An art show where experts may help (maybe not). Defining `spiritual' proves tough hurdle

I was fortunate to arrive in Los Angeles just in time for a symposium on ``The Spiritual in Art: Abstract Painting 1890-1985.'' Visitors need all the help they can get if they want to grapple with the extraordinary exhibition that has opened the lofty new Robert O. Anderson Building of the Los Angeles County Museum of Art. What definition of ``the spiritual'' embraces the deep ethereal glow of ``Red Light, Spherical Composition'' (c. 1923), by Russian avant-gardist Ivan Kliun - and the ``ready-made'' tangibility of the spinnable ``Bicycle Wheel'' (1913), by French innovator Marcel Duchamp?

It is a definition that goes far outside the concept of spirituality in established religion. It includes such beliefs as mysticism, occultism, theosophy, monism, alchemy, and the variously interpreted ``fourth dimension.''

Alchemy's combining of contrary elements, in fact, is cited in connection with Duchamp's movable bicycle wheel on a stationary stool. The fourth dimension is related to the open spokes that, when spun, form a solid plane. For viewers who want to join the debate over what means what, the massive catalog is full of information and speculation connecting the signs and symbols of abstraction to the esoteric beliefs of many artists involved.

A central figure in the show is Wassily Kandinsky, the Russian artist who both articulated his beliefs and pioneered the art of abstraction. The exhibition's title echoes that of his 1912 volume, ``On the Spiritual in Art.'' On display is a copy that belonged to Duchamp. The book is linked to several other artists represented here.

The evolution of Mr. Kandinsky suggests how many meanings ``the spiritual'' can have even for one person. When the canvases range from Kandinsky's circles to Barnett Newman's stripes and Ad Reinhardt's solid color fields, the possibilities multiply.

Here is where that symposium came in handy. One of the visiting art scholars, Konrad Oberhuber, suggested that a departure in art usually comes from some surge of idea or emotion - but then the resulting art is seen in formal terms. In other words, so I took it, we in the museum respond to the outward shapes and colors of what we see, not necessarily to what profundities or quirks were in the mind of the artist.

So there's no reason not to go and enjoy or berate these more than 200 varied works by more than 100 artists without worrying our heads about why. But suppose we want to see what the exhibition is driving at. Here is an ``avalanche of new data,'' said Robert Rosenblum, another art scholar in the symposium.

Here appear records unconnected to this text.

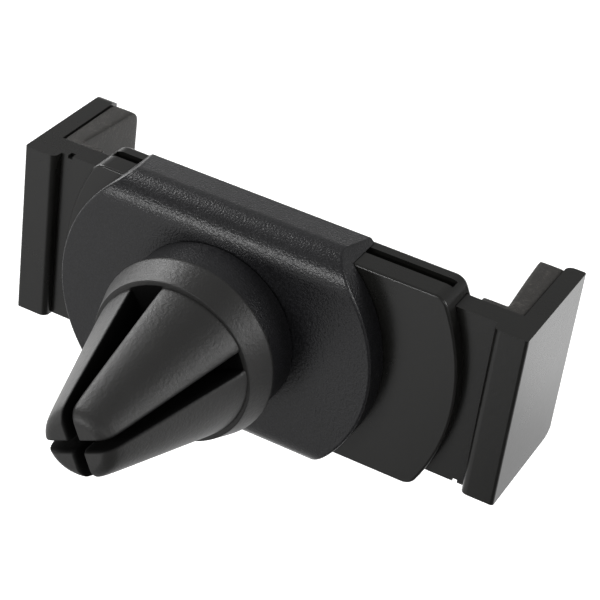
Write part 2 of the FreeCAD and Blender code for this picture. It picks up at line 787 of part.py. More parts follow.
# Sleeve screws: countersunk behind the cover, one each side of the pinion
screw_head_back = sleeve_back_face + size.screw_head_sink
for side, label in ((-1, "sleeve_screw_left"), (1, "sleeve_screw_right")):
    fastener = new_body(label)
    ring_profile(fastener, [
        (0, screw_head_back),
        (size.sleeve_screw_head_flat, screw_head_back),
        (size.sleeve_screw_head_radius, screw_head_back + size.sleeve_screw_head_height / 2),
        (size.sleeve_screw_head_radius, screw_seat),
        (size.sleeve_screw_radius, screw_seat),
        (size.sleeve_screw_radius, screw_end),
        (0, screw_end),
    ])
    fastener.setExpression("Placement.Base.x", (size.sleeve_shift + side * size.boss_distance).formula)

# Pinion: twelve involute teeth between the two racks
pitch_radius = size.pitch_radius
tooth_pitch = 2 * math.pi * pitch_radius / PINION_TEETH
base_radius = pitch_radius * cosine(size.pressure_angle)
tip_radius = pitch_radius + size.pinion_tip
gear_root_radius = pitch_radius - size.tooth_root
DEGREES = 180 / math.pi


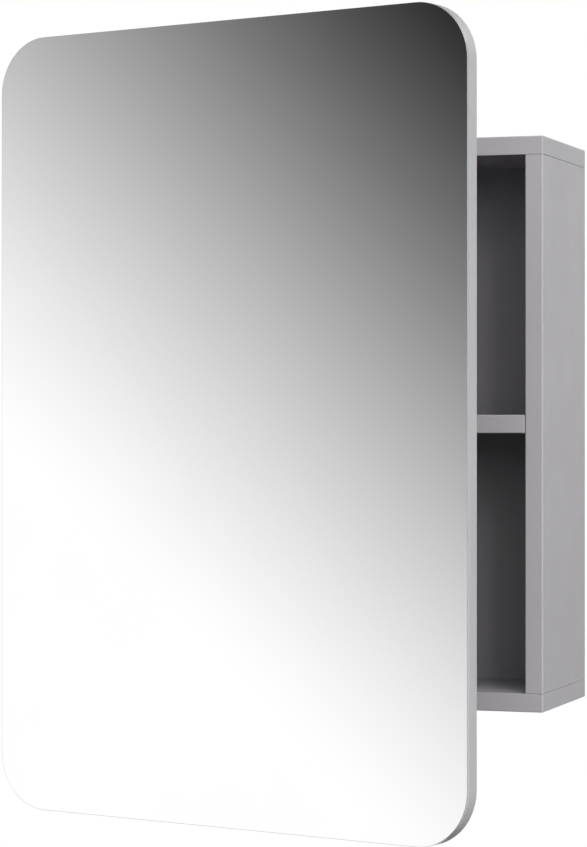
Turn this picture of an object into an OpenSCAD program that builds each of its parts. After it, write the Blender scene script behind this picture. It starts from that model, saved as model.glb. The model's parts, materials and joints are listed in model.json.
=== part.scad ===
// Wall-mounted medicine cabinet with a mirrored overlay door.
// A square lacquered carcass carries a taller round-cornered mirror door on two butt hinges.
// Frame: +X to the right, +Y towards the wall, +Z up, and the origin on the wall plane at the
// centre of the carcass. The door is drawn closed and then turned open about its hinge line.

/* [Carcass] */
// Width of the carcass and of the door
cabinet_w = 500; // [460:10:600]
// Height of the carcass
carcass_h = 500; // [460:10:560]
// Depth of the carcass from the wall to its front edges
carcass_d = 156; // [150:1:170]
// Thickness of the lacquered boards
board_t = 16; // [16:1:18]
// Thickness of the back panel
back_t = 4; // [3:1:5]
// Thickness of the wall rails, which is also how far the back panel stands off the wall
rail_t = 16; // [14:1:18]
// Height of each wall rail
rail_h = 80; // [70:5:90]

/* [Door] */
// Height of the door
door_h = 700; // [620:10:720]
// Thickness of the door's backing board
door_board_t = 12; // [12:1:15]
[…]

A common philosophical thread seems to have combined a rejection of materialism, an aspiration for improvement of the world, a sense of something beyond visible matter, though usually another form of matter. Abstract painting - or objectless painting, as the Russian artists so precisely said - is seen to have developed as the response of artists trying to convey such thoughts, not to mention, in some cases, the abracadabras of specific arcane systems.

Automatic drawing was part of the approach of the ``find'' of the show, Hilma af Klint (1862-1944); her work, with its striking cubes and spirals, has never been publicly shown outside Sweden before. The celebrated Piet Mondrian's elegant geometry is accompanied by his simple general statement:

``As matter becomes redundant, the representation of matter likewise becomes redundant. We arrive at the representation of other things such as the laws which hold matter together.''

One of the fillips of the catalog is the relating of Mondrian to a currently in-demand artist, Anselm Kiefer, to illustrate the assimilation of abstraction into contemporary art. Kiefer's painting ``Piet Mondrian: Arminius' Battle'' (1976) represents a tree growing out of a Mondrian abstraction. Mondrian had transformed the tree image into abstraction, and now Kiefer reverses the process, starting with antimateriality and then evoking the meaning of a tree in winter.

Or so exhibition organizer Maurice Tuchman explains it in his catalog essay. For all the data and discussion about the mystical sources of abstraction, Mr. Tuchman recognizes abstract artists who were not interested in such issues. One of them was the Russian avant-garde artist El Lissitzky, whose ``Proun 3A'' happens to be a recent acquisition by the museum. He tried to relate his art to idea systems and architecture, writes Tuchman.

And a note explains the conspicuous omission of Richard Diebenkorn from such an encompassing exhibition of abstract art. Some of his strong, serene, imaginative paintings do seem to express powerful intangibles. But Diebenkorn takes the position that ``abstract painting was a formal invention.'' It was a vehicle made to order for the mystics but not originated by them.

So the debate goes on, and what a visual feast accompanies it! Here in Los Angeles to March 8; at Chicago's Museum of Contemporary Art, which helped to initiate the exhibition, April 17 to July 19; and the Haags Gemeentemuseum, The Hague, Sept. 1 to Nov. 22.